5. Program Committee Meeting
There must be a PC meeting where all PC members should be in attendance. Assurances should be made by the PC member that he or she will attend before agreeing to serve. If the makeup of the committee prevents the vast majority of the members being at a single meeting, then the recommendations of multiple meetings must be resolved at a single meeting containing many representatives of each meeting.
Members of the committee must not participate during the discussion of papers in which they have a conflict of interest. SIGARCH uses the National Science Foundation definition of conflict of interest, which will be distributed to the PC. (See NSF Policy on reviewer conflict of interest which recommends selecting reviewers who are not at the same institution, are not former PhD advisors/advisees or postdoc advisors/advisees, and are not known to be personal friends or antagonists of the authors.)

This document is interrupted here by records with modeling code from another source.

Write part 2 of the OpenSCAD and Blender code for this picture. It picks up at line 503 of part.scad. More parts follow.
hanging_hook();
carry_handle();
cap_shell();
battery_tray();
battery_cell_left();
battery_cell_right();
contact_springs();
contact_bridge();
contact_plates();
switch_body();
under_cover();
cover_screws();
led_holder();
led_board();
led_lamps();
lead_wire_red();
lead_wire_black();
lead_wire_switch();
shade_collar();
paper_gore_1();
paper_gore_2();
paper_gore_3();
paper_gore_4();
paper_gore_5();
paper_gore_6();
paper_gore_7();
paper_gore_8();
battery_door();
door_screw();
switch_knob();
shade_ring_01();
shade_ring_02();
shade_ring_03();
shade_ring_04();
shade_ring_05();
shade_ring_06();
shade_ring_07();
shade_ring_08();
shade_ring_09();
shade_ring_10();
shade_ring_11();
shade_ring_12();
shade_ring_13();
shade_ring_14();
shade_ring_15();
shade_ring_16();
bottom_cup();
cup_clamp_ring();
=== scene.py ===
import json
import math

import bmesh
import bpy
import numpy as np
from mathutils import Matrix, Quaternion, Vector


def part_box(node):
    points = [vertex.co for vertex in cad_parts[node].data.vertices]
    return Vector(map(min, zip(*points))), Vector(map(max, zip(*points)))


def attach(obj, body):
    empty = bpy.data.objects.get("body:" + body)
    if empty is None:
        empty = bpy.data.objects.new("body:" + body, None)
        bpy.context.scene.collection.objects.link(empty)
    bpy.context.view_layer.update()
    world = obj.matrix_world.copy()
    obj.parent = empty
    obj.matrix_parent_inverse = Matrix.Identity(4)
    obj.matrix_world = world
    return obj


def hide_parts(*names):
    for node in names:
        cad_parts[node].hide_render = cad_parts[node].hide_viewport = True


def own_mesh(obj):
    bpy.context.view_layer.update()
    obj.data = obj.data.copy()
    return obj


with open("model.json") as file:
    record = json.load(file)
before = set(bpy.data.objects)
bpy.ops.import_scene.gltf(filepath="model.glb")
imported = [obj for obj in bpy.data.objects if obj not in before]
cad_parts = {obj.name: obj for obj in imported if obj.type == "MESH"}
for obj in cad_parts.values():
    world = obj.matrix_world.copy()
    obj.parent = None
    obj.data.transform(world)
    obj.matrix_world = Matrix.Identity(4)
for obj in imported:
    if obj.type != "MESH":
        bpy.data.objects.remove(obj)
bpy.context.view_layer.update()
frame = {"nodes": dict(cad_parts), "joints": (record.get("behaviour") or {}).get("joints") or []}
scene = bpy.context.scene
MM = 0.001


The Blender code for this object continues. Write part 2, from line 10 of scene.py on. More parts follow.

In consultation with the PC, the chair either:
- Keeps the PC meeting blind, with papers unidentified; or
- Identifies the authors so the PC meeting is not blind.
6. Papers by Program Committee Members
The first issue is the threshold of acceptance for program committee papers. The three policies are:
- The quality of the PC papers must be at least as high as the threshold of the acceptance of regular papers. (This encourages participation of active members of the field in the PC while being fair to the non-committee papers.)
- The quality of the PC papers must be much higher than the threshold of the acceptance of regular papers. (This reduces the chances of the appearance of bias.)
- PC members cannot submit papers.
The program chair must pick the model and inform PC members before they are asked to join.
A second issue to address is the number of papers that a member of the PC can co-author. In return of the honor of being on the PC, the default policy should be no more than two papers submitted per PC member. (This addresses the appearance of impropriety of too many papers by a single PC author at the conference.)
The third issue is the method of acceptance PC papers. This is not a simple problem. The issues are being fair to PC papers, being fair (and looking fair) to papers that are not co-authored by the PC, and not having awkward situations or peer pressure at the PC meeting. The common points:
- The program chair and general chair are not authors or co-authors of any submissions.
- Submissions are divided into PC and non-PC papers.
- The whole committee decides the fate of the non-PC papers.
There are again three options:
- “After regular papers” model: The PC authors are thanked and dismissed after the non-PC papers have been selected. The non-submitting members then decide the fate of the remaining (PC) papers.
- “Before regular papers” model: The program chair sets up an informal committee, possibly chaired by a prior program chair or the general chair, and the fate of the PC papers is decided before the PC meeting. The meeting starts with the list of accepted PC papers. (This option makes it difficult to apply the non-PC threshold to PC papers.)
- “Hot seat” model: Only the author is excused when a PC paper is evaluated by the PC. (This can be embarrassing, plus it is not blind.) A variation of this model is PC members are asked to leave the room whenever any paper from their institutions is discussed, which reduces embarrassment since it is unclear who the author. It also shields PC members from questions by colleagues about what happened to their paper.
Amendment to the SIGARCH conference guidelines:
There is no limit on the number of accepted papers authored by a PC member.
This amendment was approved by the SIGARCH EC based on feedback from the membership at the SIGARCH/TCCA business meeting at ISCA’16 and feedback from previous program chairs. The guideline is also approved by IEEE TCCA and applies to the ISCA conference.